Assim como está escrito no Gênesis 1:3, que o Espírito de Deus, enquanto vagava em uma terra vazia e coberta por trevas, teria dito FIAT LUX e houve luz; foi nos suntuosos salões do Hotel Plaza, em Nova York, que, em meio a uma reunião de cúpula da indústria do tabaco, convocada, naquele ano de 1953, para ver o que podia ser feito contra o resultado, que se supunha devastador, de um artigo cientifico, recém-publicado, que, pela primeira vez, ligava o cigarro como causa de câncer, que John Hill, o mago das relações públicas do mundo corporativo, teria, de forma figurada, evidentemente, proferido o FIAT DUBIUM.

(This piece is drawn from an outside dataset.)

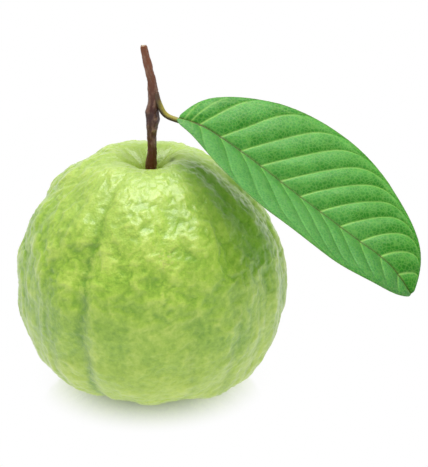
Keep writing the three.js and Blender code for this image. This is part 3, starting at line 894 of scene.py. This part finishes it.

A solução proposta por Hill foi que, em vez de continuar insistindo que fumar era um hábito saudável, a indústria do tabaco deveria criar um fundo para financiar pesquisas com o objetivo de, pela via da dúvida, convencer o público que não havia prova que fumar causava câncer e que os estudos que suportavam essa ideia estavam sendo questionados por numerosos cientistas. E assim, financiando cientistas comprometidos com a causa da indústria do tabaco (um dos mais notórios dessa trupe foi o renomado estatístico inglês Sir Ronald Aylmer Fisher) e pelo patrocínio de campanhas publicitárias milionárias, a dúvida – cigarro e câncer de pulmão – prevaleceu, pelo menos por mais 45 anos, até 1998, quando a indústria de tabaco, finalmente, abandonou essa estratégia de ação e abriu seus gastos e documentos, em meio aos quais foi encontrado um memorado interno, de 1969, da lavra de um executivo do setor fumageiro, que realçava “a dúvida é o nosso produto, uma vez que é a melhor maneira de competir com fatos na mente do público geral”.
E houve a dúvida, não só entre leigos fumantes, mas também nos meios médicos (Mário Rigatto, médico porto-alegrense que se notabilizou na luta contra o tabagismo no Brasil, foi uma ave rara no seu tempo). Mas, se isso hoje faz parte do passado, com relativa facilidade, pode-se perceber que o Fiat Dubium, em relação a muitos outros temas da atualidade, ainda tem vez no nosso meio. O caso mais notório, embora outros exemplos também possam ser dados, é o da mudança do clima global.
Não é difícil encontrar paralelismo entre o interesse e a estratégia de ação adotada pela indústria do tabaco, no caso do hábito de fumar e câncer de pulmão, com o envolvimento da indústria do petróleo e outros congêneres interessados no uso de combustíveis fósseis e as discussões sobre a mudança do clima global e suas causas. A promoção do ceticismo que a mudança do clima global, ora em curso, seja causada pela atividade humana guarda muitas similaridades com o que diz respeito à relação uso de cigarro e câncer de pulmão, que dominou a segunda metade do século passado.
O negacionismo, calcado no Fiat Dubium e tendo como foco a defesa de uma agenda econômica ou ideológica (comumente ambas), tem sido responsável para que resultados científicos, outrora dignos de respeito, sejam publicamente questionados por uma legião de não especialistas, pelo simples fato de discordarem deles. Mas o que leva um leigo a sentir-se motivado para questionar a ciência? Talvez, quando instigado pela dúvida deliberadamente posta na sua mente, sente necessidade disso por achar que a sua crença está em conflito com as conclusões da ciência. O exemplo clássico é o eterno confronto entre os criacionistas e os que defendem a teoria da evolução das espécies; ainda que, frisamos, crenças religiosas são dignas do nosso respeito.
O mais grave, nas discussões sobre mudança do clima, é negar a existência do problema e as suas causas, usando a dúvida criada por livros ou artigos deliberadamente produzidos para essa finalidade ou falas de professores e técnicos que se comportam como pops stars em eventos ou em entrevistas. Soaria hilário, se não fosse trágico, atribuir a falta de consenso ou de resultados científicos para pôr em cheque que a atividade humana é a responsável pela mudança do clima global em curso. Mudança do clima se combate com inovação tecnológica e empreendedorismo, não com negacionimos e muito menos com pregações do atraso.